Капитанская дочка для пирата (Билык, Адьяр) - страница 98

Слышу тихий кашель, и меня будто подбрасывает. Падаю возле Арии и дышу через раз, смотрю в синие глаза, глажу по голове, а у меня на языке только проклятья и крики.

Тонкая белая рука касается щеки, и Ария плачет. Навзрыд, протяжно.

– Смогла, – шепчет она. – Смогла. Не бросила…

– Моя фурия, – утыкаюсь лбом в ее лоб и улыбаюсь. – Накажу тебя… Ох, накажу… – и я понимаю, что не представляю, как идти дальше.

Как пересечь море и добраться до каждой точки на карте. Если первая такая опасная, что ждет нас дальше? Глава 33. Ария

Вернулись мы на Искру в молчании. Шарэз будто постарел на несколько лет. Осунулся, смотрел на меня и пытался не показать слез. Явир был ему хорошим другом. Последним другом.

На корабле все знали, что нет сказочника лучше Явира, никто не поет песни так же, как он.

Скадэ тихонько нашептывал мне его историю, а я смотрела в дно лодки и впитывала, впитывала, впитывала. Я увозила в душе кусочек этого человека. Я буду помнить.

На палубе нас встречали в тишине. Заметили, что нет больше сказочника и певца. Он пошел по тропе во мрак и будет ждать новой возможности вернуться.

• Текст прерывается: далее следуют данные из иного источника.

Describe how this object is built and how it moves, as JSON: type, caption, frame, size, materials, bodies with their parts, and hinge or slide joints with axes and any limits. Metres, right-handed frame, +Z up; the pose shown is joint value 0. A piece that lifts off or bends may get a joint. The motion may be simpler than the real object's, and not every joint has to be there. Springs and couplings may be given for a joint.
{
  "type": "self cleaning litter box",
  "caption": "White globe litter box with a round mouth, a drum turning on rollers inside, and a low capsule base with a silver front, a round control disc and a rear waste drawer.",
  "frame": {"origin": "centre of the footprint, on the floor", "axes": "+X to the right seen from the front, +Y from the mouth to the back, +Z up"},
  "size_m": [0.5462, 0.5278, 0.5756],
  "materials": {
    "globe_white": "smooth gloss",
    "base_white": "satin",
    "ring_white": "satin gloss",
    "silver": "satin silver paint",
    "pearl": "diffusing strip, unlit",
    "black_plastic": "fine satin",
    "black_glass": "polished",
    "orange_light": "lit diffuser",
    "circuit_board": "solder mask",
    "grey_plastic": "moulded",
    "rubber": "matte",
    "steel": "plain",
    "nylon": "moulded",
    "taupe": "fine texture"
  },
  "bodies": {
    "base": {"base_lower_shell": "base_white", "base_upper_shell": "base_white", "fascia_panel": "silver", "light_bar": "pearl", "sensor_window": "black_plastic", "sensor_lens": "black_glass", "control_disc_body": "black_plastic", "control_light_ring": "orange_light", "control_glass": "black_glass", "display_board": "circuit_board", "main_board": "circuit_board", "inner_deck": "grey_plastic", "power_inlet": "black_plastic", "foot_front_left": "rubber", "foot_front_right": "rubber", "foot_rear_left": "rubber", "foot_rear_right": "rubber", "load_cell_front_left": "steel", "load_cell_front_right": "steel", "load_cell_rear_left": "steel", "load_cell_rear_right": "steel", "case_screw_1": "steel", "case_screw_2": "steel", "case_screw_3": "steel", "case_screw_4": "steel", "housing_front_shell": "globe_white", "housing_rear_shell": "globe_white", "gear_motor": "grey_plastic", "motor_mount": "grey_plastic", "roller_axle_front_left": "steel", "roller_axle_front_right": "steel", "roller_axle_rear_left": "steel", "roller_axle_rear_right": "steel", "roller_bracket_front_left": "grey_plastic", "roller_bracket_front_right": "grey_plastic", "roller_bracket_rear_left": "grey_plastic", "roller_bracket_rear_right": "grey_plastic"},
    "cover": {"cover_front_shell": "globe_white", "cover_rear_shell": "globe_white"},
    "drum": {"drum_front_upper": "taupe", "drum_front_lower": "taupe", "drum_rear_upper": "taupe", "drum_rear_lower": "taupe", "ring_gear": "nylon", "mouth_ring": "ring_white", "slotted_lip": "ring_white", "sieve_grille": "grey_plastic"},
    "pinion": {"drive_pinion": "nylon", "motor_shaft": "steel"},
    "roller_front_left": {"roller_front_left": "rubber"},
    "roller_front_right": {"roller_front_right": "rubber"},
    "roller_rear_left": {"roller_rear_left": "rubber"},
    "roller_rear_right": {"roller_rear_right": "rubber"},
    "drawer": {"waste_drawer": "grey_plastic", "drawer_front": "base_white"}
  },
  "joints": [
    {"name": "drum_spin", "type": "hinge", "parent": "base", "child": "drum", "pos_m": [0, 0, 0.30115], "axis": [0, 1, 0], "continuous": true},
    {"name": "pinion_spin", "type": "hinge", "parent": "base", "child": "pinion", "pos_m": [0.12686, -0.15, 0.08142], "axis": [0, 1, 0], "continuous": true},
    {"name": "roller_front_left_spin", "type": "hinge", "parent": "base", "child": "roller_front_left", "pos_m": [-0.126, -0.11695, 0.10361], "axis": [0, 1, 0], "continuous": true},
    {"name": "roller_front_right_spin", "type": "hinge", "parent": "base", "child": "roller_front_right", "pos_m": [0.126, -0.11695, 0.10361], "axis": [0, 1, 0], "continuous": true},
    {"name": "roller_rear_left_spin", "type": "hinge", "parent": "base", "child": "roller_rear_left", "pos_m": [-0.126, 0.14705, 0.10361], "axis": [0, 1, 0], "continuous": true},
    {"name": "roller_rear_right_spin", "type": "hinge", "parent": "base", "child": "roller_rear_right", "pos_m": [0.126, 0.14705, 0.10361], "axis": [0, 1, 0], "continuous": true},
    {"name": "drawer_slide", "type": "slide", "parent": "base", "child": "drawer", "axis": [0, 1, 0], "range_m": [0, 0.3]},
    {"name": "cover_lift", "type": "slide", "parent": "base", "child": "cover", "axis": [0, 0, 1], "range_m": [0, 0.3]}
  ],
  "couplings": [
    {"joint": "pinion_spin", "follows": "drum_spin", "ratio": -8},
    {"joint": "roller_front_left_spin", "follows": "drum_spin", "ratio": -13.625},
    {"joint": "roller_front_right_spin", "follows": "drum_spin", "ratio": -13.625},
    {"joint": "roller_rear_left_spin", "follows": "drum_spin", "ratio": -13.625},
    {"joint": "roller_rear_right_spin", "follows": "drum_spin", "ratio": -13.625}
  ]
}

Люди всегда возвращаются. Нужно только подождать и верить в них. И помнить, кем они были и сколько значили для нас.

Мы живем, пока жива память о нас.

Энзо отдавал команды сухо и резко. Ему тоже больно, я знаю. Бессмертным должно быть больнее в разы. Они вынуждены жить с этими смертями вечность. Переживать любимых, своих друзей. Своих детей.

Я встаю у перил и запрокидываю голову к безжалостным звездам.

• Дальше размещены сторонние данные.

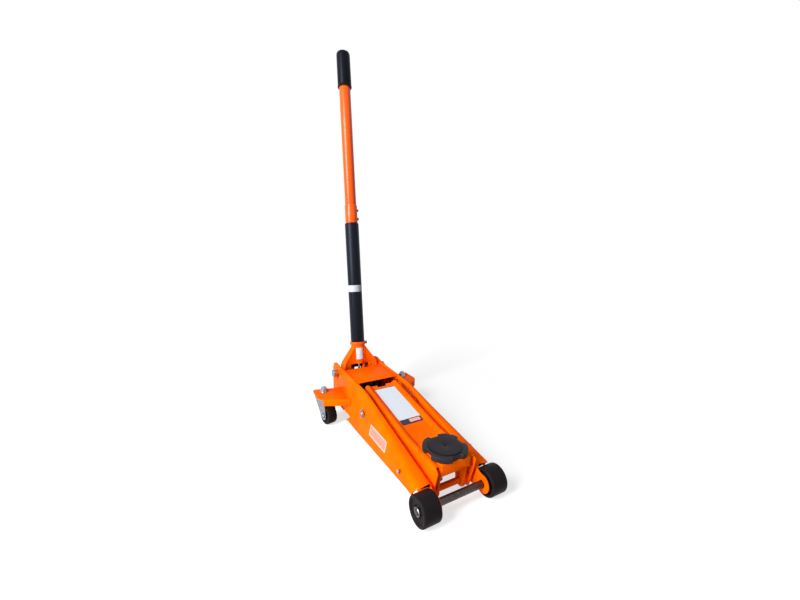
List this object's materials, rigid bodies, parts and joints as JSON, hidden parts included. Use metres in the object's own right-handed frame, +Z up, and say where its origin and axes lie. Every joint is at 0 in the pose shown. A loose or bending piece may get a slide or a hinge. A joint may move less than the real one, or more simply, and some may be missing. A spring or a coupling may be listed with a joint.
{
  "type": "car trolley jack",
  "caption": "Low steel trolley jack on front wheels and rear swivel casters, with a sloping lift arm, a round levelling saddle and a long upright pump handle",
  "frame": {"origin": "on the floor under the middle of the overall box", "axes": "+X forward to the saddle end, +Y to the jack's left, +Z up"},
  "size_m": [0.8132, 0.39, 1.3274],
  "materials": {
    "orange_paint": "gloss orange powder coat",
    "black_rubber": "matt black rubber",
    "foam": "black foam",
    "dark_cast": "dark cast iron",
    "bare_steel": "bare machined steel",
    "zinc": "zinc plated steel",
    "nylon": "dark nylon",
    "black_steel": "satin black steel"
  },
  "bodies": {
    "frame": {"left_side_plate": "orange_paint", "right_side_plate": "orange_paint", "front_axle": "bare_steel", "left_hub_nut": "zinc", "right_hub_nut": "zinc", "left_caster_bracket": "orange_paint", "right_caster_bracket": "orange_paint", "left_caster_stud": "zinc", "right_caster_stud": "zinc", "base_plate": "orange_paint", "cover_plate": "orange_paint", "unit_mount": "black_steel", "left_unit_bolt": "black_steel", "right_unit_bolt": "black_steel", "left_guard_screw": "zinc", "right_guard_screw": "zinc", "power_unit": "black_steel", "cylinder": "black_steel", "release_valve": "zinc", "pivot_shaft": "bare_steel", "left_pivot_nut": "zinc", "right_pivot_nut": "zinc", "link_anchor": "bare_steel", "link_rear_pin": "zinc", "left_socket_bolt": "zinc", "right_socket_bolt": "zinc"},
    "arm": {"lift_arm": "orange_paint", "crank_pin": "bare_steel", "bolster_pin": "orange_paint"},
    "bolster_body": {"bolster": "orange_paint", "link_front_pin": "zinc"},
    "saddle_body": {"saddle": "dark_cast", "saddle_pad": "black_rubber"},
    "link": {"levelling_link": "bare_steel"},
    "ram": {"ram_rod": "bare_steel", "ram_fork": "bare_steel"},
    "plunger": {"pump_plunger": "zinc"},
    "socket": {"handle_socket": "orange_paint", "pump_roller": "bare_steel"},
    "handle": {"turning_sleeve": "orange_paint", "clamp_screw": "black_steel", "release_rod": "zinc", "lower_tube": "orange_paint", "foam_sleeve": "foam", "joint_ring": "orange_paint", "upper_tube": "orange_paint", "lower_snap_button": "black_steel", "upper_snap_button": "black_steel", "grip": "black_rubber"},
    "front_wheel_left": {"left_front_wheel": "nylon"},
    "front_wheel_right": {"right_front_wheel": "nylon"},
    "caster_left": {"left_caster_fork": "zinc", "left_caster_axle": "zinc"},
    "caster_right": {"right_caster_fork": "zinc", "right_caster_axle": "zinc"},
    "caster_wheel_left": {"left_caster_wheel": "nylon"},
    "caster_wheel_right": {"right_caster_wheel": "nylon"}
  },
  "joints": [
    {"name": "arm_lift", "type": "hinge", "parent": "frame", "child": "arm", "pos_m": [0.01859, 0, 0.104], "axis": [0, -1, 0], "range_deg": [0, 68]},
    {"name": "bolster_level", "type": "hinge", "parent": "arm", "child": "bolster_body", "pos_m": [0.32259, 0, 0.028], "axis": [0, -1, 0], "range_deg": [-68, 0]},
    {"name": "saddle_turn", "type": "hinge", "parent": "bolster_body", "child": "saddle_body", "pos_m": [0.30659, 0, 0.112], "axis": [0, 0, 1], "continuous": true},
    {"name": "link_swing", "type": "hinge", "parent": "frame", "child": "link", "pos_m": [0.01179, -0.028, 0.1245], "axis": [0, -1, 0], "range_deg": [0, 68]},
    {"name": "ram_extend", "type": "slide", "parent": "frame", "child": "ram", "axis": [1, 0, 0], "range_m": [0, 0.0649]},
    {"name": "plunger_stroke", "type": "slide", "parent": "frame", "child": "plunger", "axis": [1, 0, 0], "range_m": [0, 0.02205]},
    {"name": "socket_pump", "type": "hinge", "parent": "frame", "child": "socket", "pos_m": [-0.25041, 0, 0.143], "axis": [0, -1, 0], "range_deg": [0, 60], "stiffness_Nm_per_rad": 8, "springref_deg": -28.65},
    {"name": "handle_twist", "type": "hinge", "parent": "socket", "child": "handle", "pos_m": [-0.25041, 0, 0.143], "axis": [-0.1115, 0, 0.9938], "range_deg": [0, 90]},
    {"name": "front_wheel_left_spin", "type": "hinge", "parent": "frame", "child": "front_wheel_left", "pos_m": [0.37059, 0.1, 0.036], "axis": [0, 1, 0], "continuous": true},
    {"name": "front_wheel_right_spin", "type": "hinge", "parent": "frame", "child": "front_wheel_right", "pos_m": [0.37059, -0.1, 0.036], "axis": [0, 1, 0], "continuous": true},
    {"name": "caster_left_swivel", "type": "hinge", "parent": "frame", "child": "caster_left", "pos_m": [-0.19141, 0.16, 0.1], "axis": [0, 0, 1], "continuous": true},
    {"name": "caster_wheel_left_spin", "type": "hinge", "parent": "caster_left", "child": "caster_wheel_left", "pos_m": [-0.16315, 0.15348, 0.032], "axis": [0.225, 0.9744, 0], "continuous": true},
    {"name": "caster_right_swivel", "type": "hinge", "parent": "frame", "child": "caster_right", "pos_m": [-0.19141, -0.16, 0.1], "axis": [0, 0, 1], "continuous": true},
    {"name": "caster_wheel_right_spin", "type": "hinge", "parent": "caster_right", "child": "caster_wheel_right", "pos_m": [-0.16315, -0.15348, 0.032], "axis": [-0.225, 0.9744, 0], "continuous": true}
  ],
  "couplings": [
    {"joint": "bolster_level", "follows": "arm_lift", "ratio": -1},
    {"joint": "link_swing", "follows": "arm_lift", "ratio": 1},
    {"joint": "ram_extend", "follows": "arm_lift", "m_per_rad": 0.05466},
    {"joint": "plunger_stroke", "follows": "socket_pump", "m_per_rad": 0.02101}
  ]
}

И тихо пою старую моряцкую песню для ушедших. Песню о том, как будут их помнить те, кто остался. Как будут чтить их имена и станут маяками в вечном мраке, что позволят умершим однажды вернуться домой. Я вплетала в эту песню имя Явира, я запирала в себе память о нем, пусть даже она принадлежала Скадэ.

Я молила Джай, богиню жизни, принять его в своем чертоге.

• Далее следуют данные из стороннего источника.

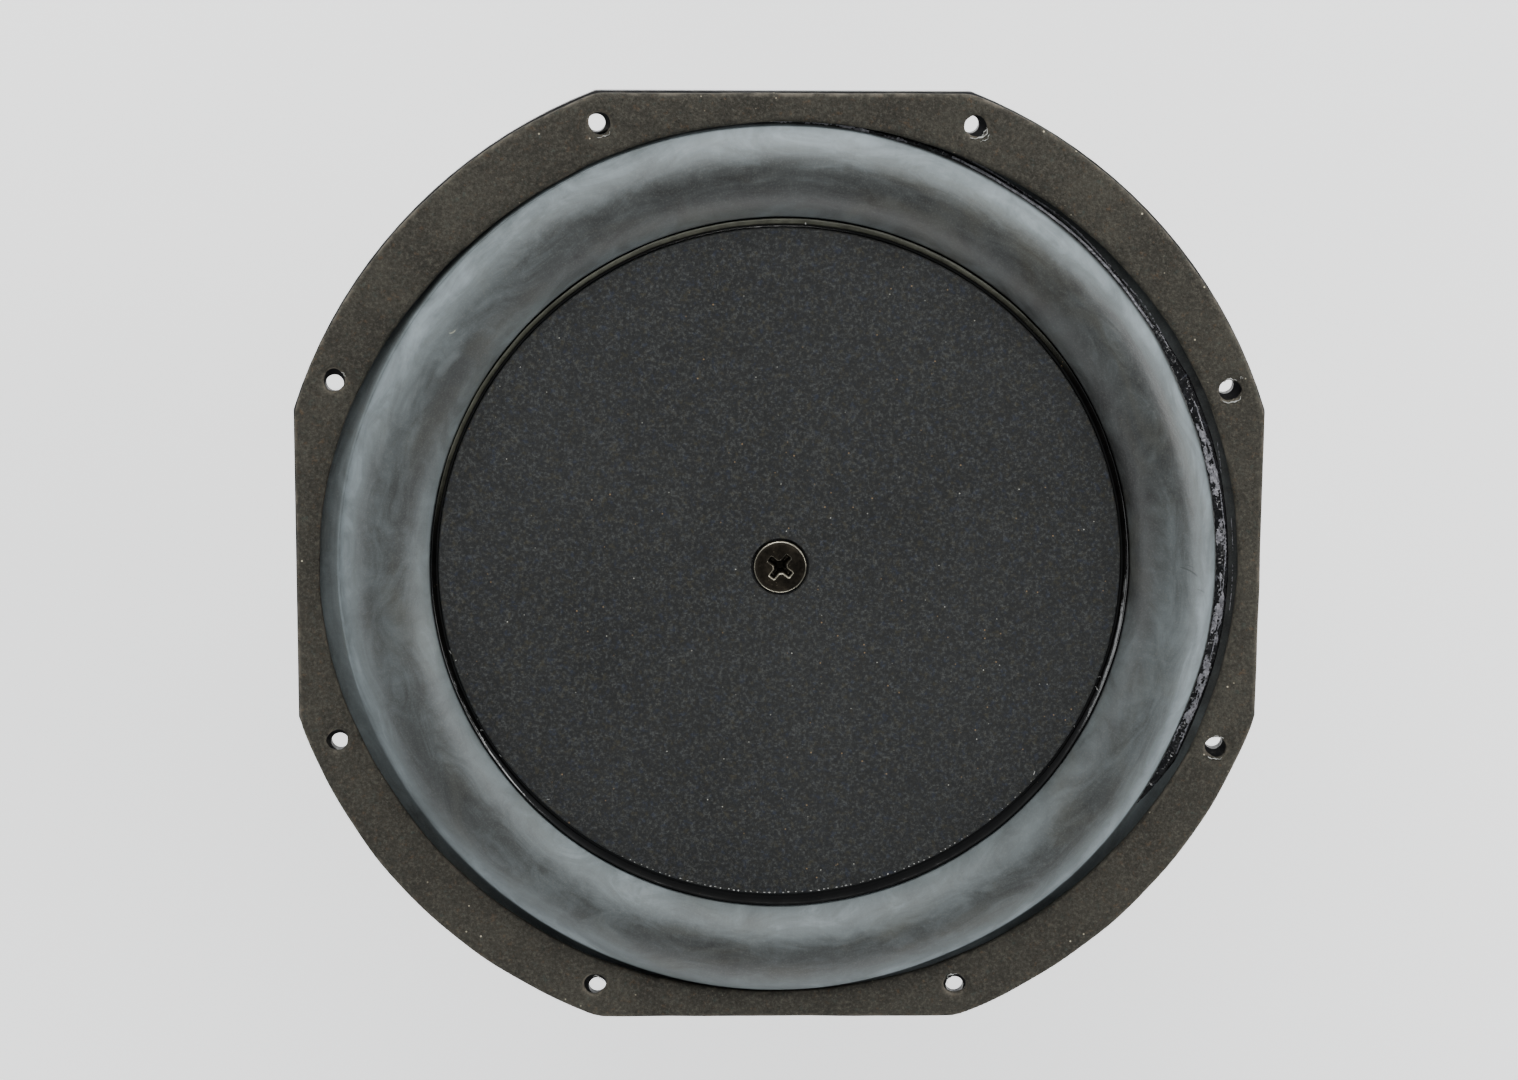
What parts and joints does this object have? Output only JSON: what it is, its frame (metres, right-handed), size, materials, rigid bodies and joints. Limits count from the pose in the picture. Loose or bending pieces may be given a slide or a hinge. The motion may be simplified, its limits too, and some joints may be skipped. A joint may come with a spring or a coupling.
{
  "type": "car subwoofer driver",
  "caption": "Round-cornered car subwoofer driver with a flat disc piston, half-roll rubber surround, cast basket, ferrite motor and push terminals.",
  "frame": {"origin": "centre of the flange bolt circle, on the flange's rear mounting face", "axes": "+Z along the piston axis, out of the front; -Y towards the terminals; X across the terminals"},
  "size_m": [0.2444, 0.2396, 0.1335],
  "materials": {
    "cast_frame": "satin",
    "gasket_foam": "matte",
    "surround_rubber": "satin",
    "disc_face": "matte",
    "glue": "gloss",
    "cone_paper": "matte",
    "moulded_black": "satin",
    "former_sheet": "satin",
    "copper_winding": "satin",
    "black_screw": "satin",
    "zinc_steel": "satin",
    "spider_cloth": "matte",
    "plate_steel": "satin",
    "ferrite": "matte",
    "copper": "satin",
    "boot_rubber": "matte",
    "mesh_black": "matte",
    "terminal_plastic": "satin",
    "button_red": "gloss",
    "button_black": "gloss",
    "tinned_brass": "satin",
    "spring_steel": "satin",
    "tinsel_braid": "satin",
    "solder": "satin"
  },
  "bodies": {
    "frame": {"basket": "cast_frame", "front_gasket": "gasket_foam", "surround": "surround_rubber", "spider": "spider_cloth", "top_plate": "plate_steel", "magnet": "ferrite", "pole_yoke": "plate_steel", "shorting_sleeve": "copper", "magnet_boot": "boot_rubber", "vent_screen": "mesh_black", "motor_screws": "zinc_steel", "terminal_housing": "terminal_plastic", "terminal_base": "terminal_plastic", "terminal_contacts": "tinned_brass", "terminal_screws": "zinc_steel", "terminal_spring_pos": "spring_steel", "terminal_spring_neg": "spring_steel", "tinsel_lead_pos": "tinsel_braid", "tinsel_lead_neg": "tinsel_braid"},
    "piston": {"piston_disc": "disc_face", "edge_adhesive_bead": "glue", "support_cone": "cone_paper", "coupler": "moulded_black", "coil_former": "former_sheet", "voice_coil": "copper_winding", "centre_screw": "black_screw", "centre_washer": "zinc_steel", "lock_nut": "zinc_steel", "lead_pads": "solder"},
    "button_pos": {"push_button_pos": "button_red"},
    "button_neg": {"push_button_neg": "button_black"}
  },
  "joints": [
    {"name": "piston_travel", "type": "slide", "parent": "frame", "child": "piston", "axis": [0, 0, 1], "range_m": [-0.014, 0.014], "stiffness_N_per_m": 4264, "deforming": ["surround", "spider", "tinsel_lead_pos", "tinsel_lead_neg"]},
    {"name": "button_pos_press", "type": "slide", "parent": "frame", "child": "button_pos", "axis": [0, 0, -1], "range_m": [0, 0.003], "stiffness_N_per_m": 400, "springref_m": -0.0015, "deforming": ["terminal_spring_pos"]},
    {"name": "button_neg_press", "type": "slide", "parent": "frame", "child": "button_neg", "axis": [0, 0, -1], "range_m": [0, 0.003], "stiffness_N_per_m": 400, "springref_m": -0.0015, "deforming": ["terminal_spring_neg"]}
  ]
}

И песней давала понять, что сохраню воспоминания до тех пор, пока сама не встану на темную тропу.

Встану с надеждой, что кто-то будет помнить и обо мне.

– Ария, – тихо шепчет Энзо за спиной, когда я допеваю. Не обнимает и не прикасается, будто боится выдать, как ему больно. Боится сделать мне больно. – Пойдем отдыхать? – смотрит вниз, в бушующие воды, и не моргает. Спину держит ровно, но изогнутая шея и стиснутые губы выдают его эмоции.

Беру его за руку, сплетаю пальцы. Идти тяжело, потому что осколок медленно оживает под одеждой, напитывает меня болезненной тяжестью, пульсирует в сердце острой иглой. Моряки смотрят на меня, кто-то с жалостью, кто-то с благодарностью. Шарэз коротко кивает и скрывается среди остальных.